Un homme des cavernes s’est aperçu un jour que l’usage de sa massue lui permettait de servir avant, et mieux, que les autres aux repas. Il est devenu le premier « chef », s’est assuré le concours d’un entourage de gros bras, qui sont devenus  » sous-chefs  » pour l’aider en attendant de pouvoir prendre sa place, et la cour est née.
Un des chefs , voulant peut-être une plus grosse part d’aurochs, a assis son autorité en exterminant les autres chefs, ou en les soumettant, ou en les achetant, voire en se faisant élire, manière machiavélique avant l’heure, et en définitive assez géniale d’utiliser la démocratie pour asseoir la monarchie, ce qui démontre que les gros bras ne sont pas obligatoirement des imbéciles.
Quand l’existence de Dieu a été admise, il a suffit de déclarer qu’IL avait voulu et autorisé cette situation. La monarchie est devenue ainsi de droit divin. Les enfants des chefs « divins » devinrent « divins » à leur tour et la royauté, la monarchie, l’aristocratie et la noblesse furent déclarées héréditaires.
Pour bien marquer les différences, on a alors donné aux gens le nom du lieu de leur naissance, en séparant le « de » pour les uns, en le liant pour les autres, le descendant de l’homme à la massue devenant « du Pont, », les descendants des autres ne pouvant devenir que « Dupont » .
Subtile, mais implacable nuance ! Pour être juste, s’il faut reconnaître que de nombreux membres de cette aristocratie, se sentant investis d’une mission, ont été très valorisants pour la race humaine, il faut également admettre que nombreux roturiers ont aussi été des exemples, la proportion d’êtres exceptionnels étant la même dans toutes les couches de la société, et la noblesse, en tant que valeur humaine, n’est ni héréditaire, ni l’apanage de personne.
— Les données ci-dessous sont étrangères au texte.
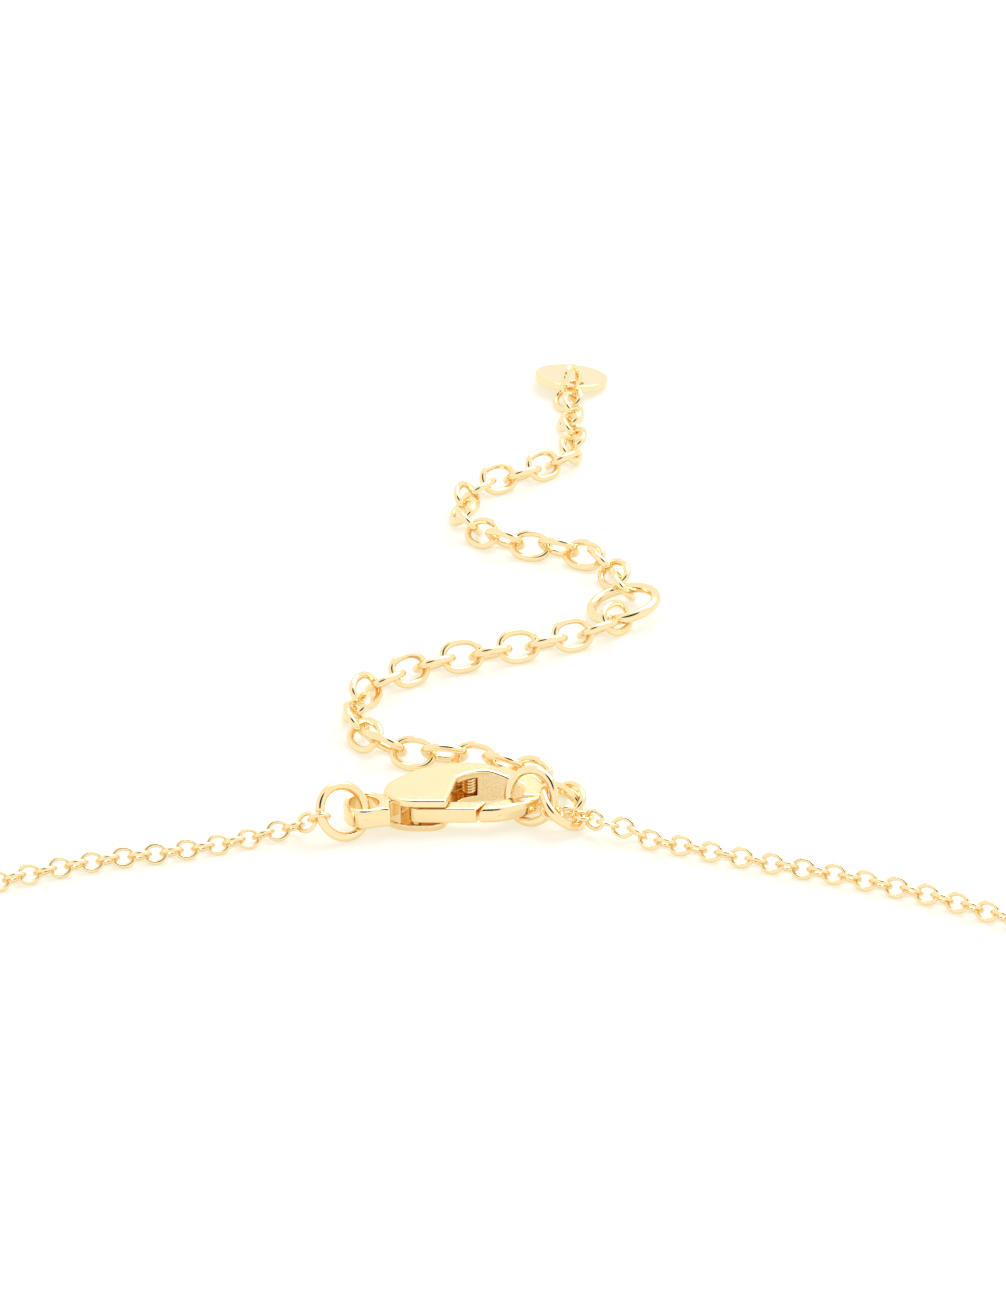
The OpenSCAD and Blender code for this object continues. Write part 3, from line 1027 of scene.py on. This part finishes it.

Cependant, au cours des siècles, les aristocrates ont régné sur le monde, et quelques uns croient encore le faire. Ils ont pensé, et, c’est terrible, mais patent, souvent de bonne foi, être la caste élue, désignée par le tout puissant pour régner. Et même, par une traduction approximative de l’espagnol « sangre azul » désignant les veines apparentes sous la peau, avoir du sang bleu. Ils ont été servis, parfois de bon cœur ou appât du gain, souvent par obligation, par ceux qu’ils nommaient, avec un tantinet de condescendance, le peuple.
Si l’on se souvient que sur son trône, un roi, qu’il soit blanc, noir, rouge ou éventuellement bleu n’est jamais assis que sur son postérieur, et que cette partie de son anatomie est constituée de la même manière que celle du paysan pauvre, du manœuvre sans spécialité ou du garçon d’ascenseur, de quelque couleur qu’il soit, et d’où qu’il vienne, on est bien obligé d’en arriver à la notion d’égalité.
Toute aristocratie, sauf celle du cœur, est donc aussi dénuée de sens que de légitimité, même s’il a fallu attendre la fin du 18ème siècle pour que cette évidence soit écrite, et si, en de nombreux endroits du globe, elle ne reste qu’un vœu pieu !
Quod erat demonstrandum auraient dit en rigolant les vieux latins.